Toc, toc. Abren la puerta. Una menor de edad se arma de valor, contiene sus tristezas como puede, e informa que el cadáver que se encuentra en el interior de su casa es el de su padre. Antes de que siquiera obtenga una respuesta por quienes acaban de llegar a su morada, respira profundo –haciendo de tripas corazón para que no se le escape una lágrima– y prosigue con su angustioso relato: su madre está en una unidad de cuidados intensivos, las esperanzas de sobrevivir son minúsculas y tiene un dolor en el pecho que no sabe si es por un vacío en el alma o por una enfermedad. Está agobiada y la serie de dificultades que enfrenta la hace temer lo peor.

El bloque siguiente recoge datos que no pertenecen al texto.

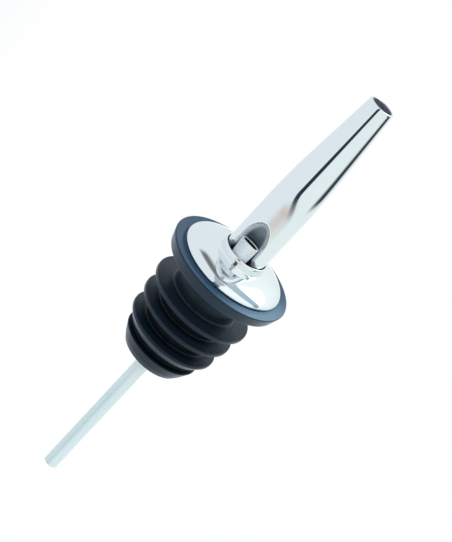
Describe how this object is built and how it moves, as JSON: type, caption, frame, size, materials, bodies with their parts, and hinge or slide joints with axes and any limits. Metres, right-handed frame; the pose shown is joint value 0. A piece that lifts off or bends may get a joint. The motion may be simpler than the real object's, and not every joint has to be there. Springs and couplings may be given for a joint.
{
  "type": "liquor pour spout",
  "caption": "Free-flow bottle pourer: tapered chromed tube with a vent scoop, domed collar, finned black stopper and a long air tube.",
  "frame": {"origin": "on the pouring tube's axis, in the plane of the stopper flange's underside, which seats on the bottle's lip", "axes": "+Z along the pouring tube towards the mouth; the scoop with the air tube's upper end faces -Y"},
  "size_m": [0.0298, 0.0298, 0.1171],
  "materials": {
    "spout_chrome": "polished chrome plate, faint tube-drawing marks",
    "collar_chrome": "polished chrome plate",
    "stopper_rubber": "moulded, satin black",
    "air_tube_plastic": "milky translucent plastic"
  },
  "bodies": {
    "root": {"pour_spout": "spout_chrome", "collar_cap": "collar_chrome", "stopper": "stopper_rubber", "breather_tube": "air_tube_plastic"}
  },
  "joints": []
}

La pequeña está sola, con sus familiares lejos, con su mundo desmoronándose a pedazos a raíz del coronavirus, pero logra mantenerse en pie. Y ahí, en la entrada de lo que todos estos años ha considerado su hogar, encuentra apoyo en dos mujeres desconocidas a las que solo alcanza a verle los ojos, debido a las varias capas de tela en las que están forradas. Quizás no recibe el abrazo que tanto necesita, pero sí acepta unas palabras de aliento en medio de su soledad y una guía para cumplir durante días difíciles.
Debido a sus trajes, una vestimenta que les invisibiliza cualquier emoción en el rostro, las mujeres en mención parecen completamente ajenas a cualquier situación que les toca afrontar a diario, pero en realidad es todo lo contrario. El olor a muerte y la fatídica rutina que se vive en la nueva normalidad es algo que las afecta por más preparadas y capacitadas que estén. Su principal objetivo es plano, la búsqueda constante de nuevos casos de covid en la ciudad; sin embargo, su labor va más allá de hisopados, visitas de rutina, formularios y polainas. Les toca ser faros en medio de la oscuridad, soporte a familias en desgracia y ‘mano amiga’ –al menos en materia de apoyo moral– a un desconocido con una enfermedad mortal en su cuerpo.
A ellas, que hacen parte del personal de salud del Distrito, les ha tocado bailar con la más ‘fea’. Quizás ya no son insultadas, como al principio de la pandemia, cuando llegaban a un barrio. Ya no reciben agresiones verbales, ni son discriminadas. Ya no generan rechazo –sobre todo en las comunidades de escasos recursos– cuando con sus trajes antifluidos y botiquines en mano recorrían las calles de la ciudad. Dejaron de ser una ‘visita no grata’, pero su incansable labor sigue siendo extremadamente difícil y cruel en cuestiones anímicas por los devastadores casos que conocen de primera mano. Eso sin contar que día a día se exponen a infectarse del virus que tanto quieren mantener lejos de su casa.